You're sitting in a concert hall. The crowd tenses in anticipation as the vocalist approaches the song’s high note. Abruptly, the excitement changes to wrinkled noses and disgruntlement when the singer misses it.

What happened? Why can most of us hear when someone sings off key? We went to the Department of Musicology at the University of Oslo (UiO) to find out.

Easier to hear than to sing

Most of us can hear when music is out of tune. So why can’t all musicians hear it?

“We’re used to hearing music that isn’t live. The music is recorded in the studio and edited with advanced applications. Studio recordings have been going on for a long time, but in the past we didn’t have tools that could adjust the music perfectly. Because we’re so used to hearing studio recorded and edited music, I think we’re getting pretty strict reference points for what is and isn’t pure,” says Associate professor Åshild Watne at UiO’s Department of Musicology.

“It may be easier to hear off-key notes in others than in oneself. Singing is more difficult than listening and requires more motor control. The vocal cords have to create tones that leave your mouth. These sounds come back in through your ears, get analysed and then corrected if necessary. That can be challenging,” says Professor Hallgjerd Aksnes.

Both Aksnes and Watne believe that most people can get better at singing and hearing tones.

“Very few people are unable to perceive and distinguish tones from each other at all. You could compare that condition with being colour-blind. You have the sense of sight, but the brain can’t understand the colours it’s seeing,” says Watne.

Many definitions

But what exactly is a pure tone?

“The standard answer is that a completely pure tone is a sine wave tone,” says Aksnes, “that is, an even Hertz frequency that forms an s-shaped sine wave.”

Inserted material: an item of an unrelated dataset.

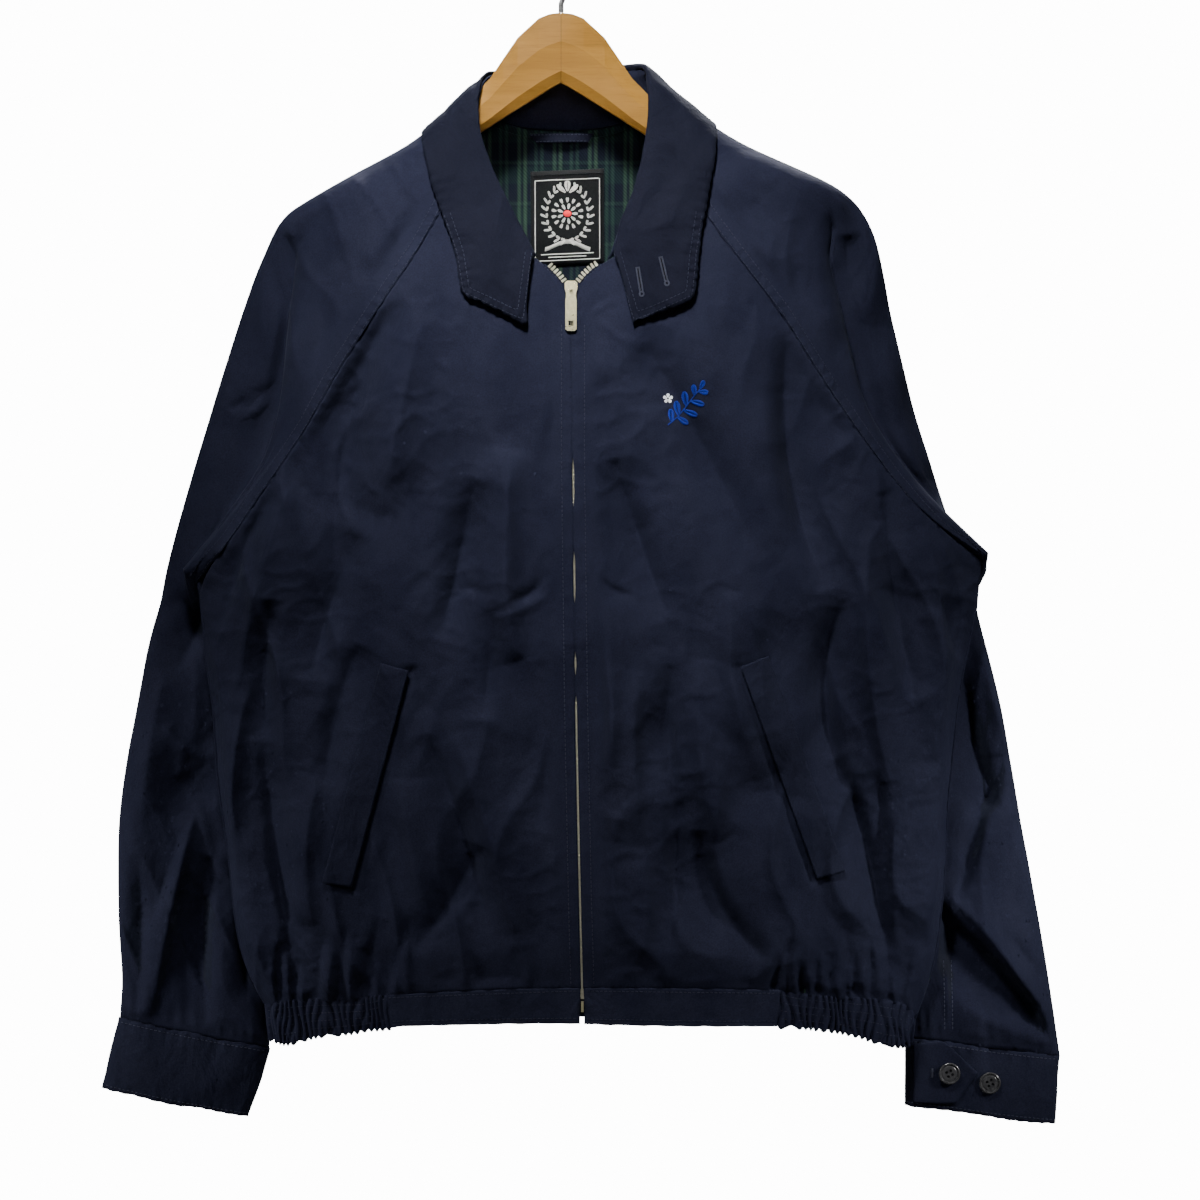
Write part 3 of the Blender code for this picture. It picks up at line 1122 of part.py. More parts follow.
def build_slider():
    middle, lean = slider_frame()
    plate = -SEAM - SLIDER_THICKNESS
    depth, opening = BAIL_OPENING
    root, reach = plate + 0.5, plate - depth - BAIL_BAR
    low = BAIL_TOP - opening - 2 * BAIL_BAR
    bail = ((root, BAIL_TOP), (reach + .4, BAIL_TOP), (reach, BAIL_TOP - .5), (reach, low + .5),
            (reach + .4, low), (root, low), (root, low + BAIL_BAR), (plate - depth, low + BAIL_BAR),
            (plate - depth, BAIL_TOP - BAIL_BAR), (root, BAIL_TOP - BAIL_BAR))
    slider = finish_object("zip_slider", prism("zip_slider", SLIDER_OUTLINE, "Y", plate, -SEAM),
                           "metal")
    cut_with(slider, "UNION", prism("slider_bail", bail, "X", -BAIL_WIDTH / 2, BAIL_WIDTH / 2))
    place_in_slider(slider, 0, 0, 0, middle, lean)
    width, length, thick = PULL_TAB_SIZE
    top, bottom = TAB_CROSSBAR / 2, TAB_CROSSBAR / 2 - length
    w = width / 2
    outline = ((-w + 1.6, top), (w - 1.6, top), (w - .4, top - 1.4), (w - .4, -7), (w, -9),
               (w, bottom + 1.5), (w - 1.5, bottom), (-w + 1.5, bottom), (-w, bottom + 1.5),
               (-w, -9), (-w + .4, -7), (-w + .4, top - 1.4))
    tab = finish_object("zip_pull_tab", prism("zip_pull_tab", outline, "Y", -thick / 2, thick / 2),
                        "metal")
    slot, tall = TAB_SLOT
    holes = ((slot / 2, -TAB_CROSSBAR / 2, -TAB_CROSSBAR / 2 - tall), (width * .22, -24.6, -28.4))
    for number, (half, high, low_end) in enumerate(holes):
        corners = ((-half, high), (half, high), (half, low_end), (-half, low_end))
        cut_with(tab, "DIFFERENCE", prism("tab_hole_%d" % number, corners, "Y", -3, 3))
    axis_z = BAIL_TOP - BAIL_BAR - opening + SEAM + TAB_CROSSBAR / 2
    place_in_slider(tab, 0, plate - depth / 2, axis_z, middle, lean)
    stop_z = -811.0
    stop_x = float(along(ZIP_LINE, stop_z))
    corners = ((-.95, 4), (.95, 4), (.95, -4), (-.95, -4))
    stop = finish_object("zip_stop", prism("zip_stop", corners, "Y", -2.4, 0), "metal")
    stop.location = Vector((stop_x, float(front_y(stop_x, -800.0)), stop_z)) * MM


# ---------------------------------------------------------------- hanger
def build_hanger():
    for side in (RIGHT, LEFT):
        rings = []
        for x, top, bottom, half in zip(*(HANGER[k] for k in ("x", "top", "bottom", "half"))):
            tall = top - bottom
            rings.append([(side * x + 0.5, y * half, z) for y, z in (
                (-.35, top), (.35, top), (1, top - tall * .42), (1, bottom + tall * .16),
                (.45, bottom), (-.45, bottom), (-1, bottom + tall * .16), (-1, top - tall * .42))])
        mesh = bmesh.new()
        verts = [[mesh.verts.new(Vector(p) * MM) for p in ring] for ring in rings]
        for near, far in zip(verts, verts[1:]):
            for k in range(len(near)):
                n = (k + 1) % len(near)
                mesh.faces.new((near[k], near[n], far[n], far[k]))
        mesh.faces.new(verts[0])
        mesh.faces.new(verts[-1])
        bmesh.ops.recalc_face_normals(mesh, faces=mesh.faces[:])
        name = "hanger_" + SIDE_NAME[side]
        data = bpy.data.meshes.new(name)
        mesh.to_mesh(data)
        mesh.free()
        finish_object(name, data, "wood")


def build_hook():
    radius = HOOK_RADIUS + HOOK_WIRE / 2
    centre_z = -HOOK_RADIUS
    route = [(0.5, HANGER["top"][0] + SEAM), (0.5, -54), (3, -47.5), (9, -42.5), (16, -36), (20.5, -28)]
    route += [(radius * math.cos(a), centre_z + radius * math.sin(a))
              for a in np.radians(np.linspace(0, 180, 13))]
    route += [(-radius + .8, centre_z - 6), (-radius + 3.5, centre_z - 11)]
    curve = bpy.data.curves.new("hanger_hook", "CURVE")
    curve.dimensions = "3D"
    curve.bevel_depth = HOOK_WIRE / 2 * MM
    curve.bevel_resolution = 2
    curve.use_fill_caps = True
    spline = curve.splines.new("POLY")
    spline.points.add(len(route) - 1)
    for point, (x, z) in zip(spline.points, route):
        point.co = (x * MM, 0, z * MM, 1)
    made = finish_object("hanger_hook", curve, "metal")
    return made


def clear_scene():
    for thing in list(bpy.data.objects):
        bpy.data.objects.remove(thing, do_unlink=True)


clear_scene()
JACKET = bpy.data.collections.new("harrington_jacket")
CUTTERS = bpy.data.collections.new("cutters")
bpy.context.scene.collection.children.link(JACKET)
bpy.context.scene.collection.children.link(CUTTERS)
GRIDS, SKINS = build_body_and_sleeves()
build_cuffs()
build_hem(GRIDS)
build_collar(GRIDS, list(SKINS.values()))
bpy.context.view_layer.update()
build_neck_pieces()
build_welts()
build_cuff_fastenings()
build_zip()
build_slider()
build_hanger()
build_hook()
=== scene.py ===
"""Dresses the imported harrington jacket: cloth with its creases, sewing, zip, buttons, label
and hanger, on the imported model's frame. Distances in the tables are in millimetres."""

import math

import bmesh
import bpy
import numpy as np
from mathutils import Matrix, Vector
from mathutils.bvhtree import BVHTree


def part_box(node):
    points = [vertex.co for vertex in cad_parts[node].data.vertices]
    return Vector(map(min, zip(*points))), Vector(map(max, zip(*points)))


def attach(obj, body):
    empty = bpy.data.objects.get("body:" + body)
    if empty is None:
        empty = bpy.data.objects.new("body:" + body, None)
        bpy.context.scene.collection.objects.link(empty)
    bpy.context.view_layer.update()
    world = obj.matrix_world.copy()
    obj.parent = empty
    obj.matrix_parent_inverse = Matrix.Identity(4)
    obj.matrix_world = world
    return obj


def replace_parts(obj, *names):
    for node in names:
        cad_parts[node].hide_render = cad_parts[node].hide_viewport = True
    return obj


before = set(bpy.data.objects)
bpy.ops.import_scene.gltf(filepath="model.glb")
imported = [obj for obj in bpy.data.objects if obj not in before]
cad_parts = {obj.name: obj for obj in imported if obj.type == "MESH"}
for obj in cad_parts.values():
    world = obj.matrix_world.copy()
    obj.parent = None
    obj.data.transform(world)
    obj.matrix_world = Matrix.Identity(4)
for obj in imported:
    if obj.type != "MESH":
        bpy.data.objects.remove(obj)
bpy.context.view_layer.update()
MM = 0.001
BODY = "jacket"
FRONT, REAR = -1, 1
SIDES = (("right", -1), ("left", 1))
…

However, she says, “a sine tone can only be produced using technology. But even pure sine tones will sound “off” – with a vibration or harshness in the sound – if they have a small difference in frequency. In the same way, you can hear “beats” when two piano strings or two singers aren’t perfectly in tune.”

Natural overtones always occur when someone sings or plays an instrument. That is why pure sine waves, which don’t have any overtones, can only be produced technologically.

Overtones are an infinite number of tones over the fundamental tone that we don’t necessarily notice. An overtone series is a series of natural overtones that occur over a fundamental.

Musicians on instruments like the jaw harp and flute consciously use overtones by changing the shape of their mouth or varying the airflow to accentuate different overtones.

“Since overtones occur naturally, you could call them completely pure tones,” says Watne.

In this video you can hear the first overtones in the series. First they are played separately, as sine wave tones. Then the tones sound together, as when someone plays an instrument or sings.

Influence of genre

Sometimes notes may be sung accurately, but may still be perceived as being out of tune – and vice versa.

“Genre has a lot to do with it. Ole Paus and Bob Dylan can sing as pure tones as a classical singer, but the genre requirements for how to sing the tone are completely different.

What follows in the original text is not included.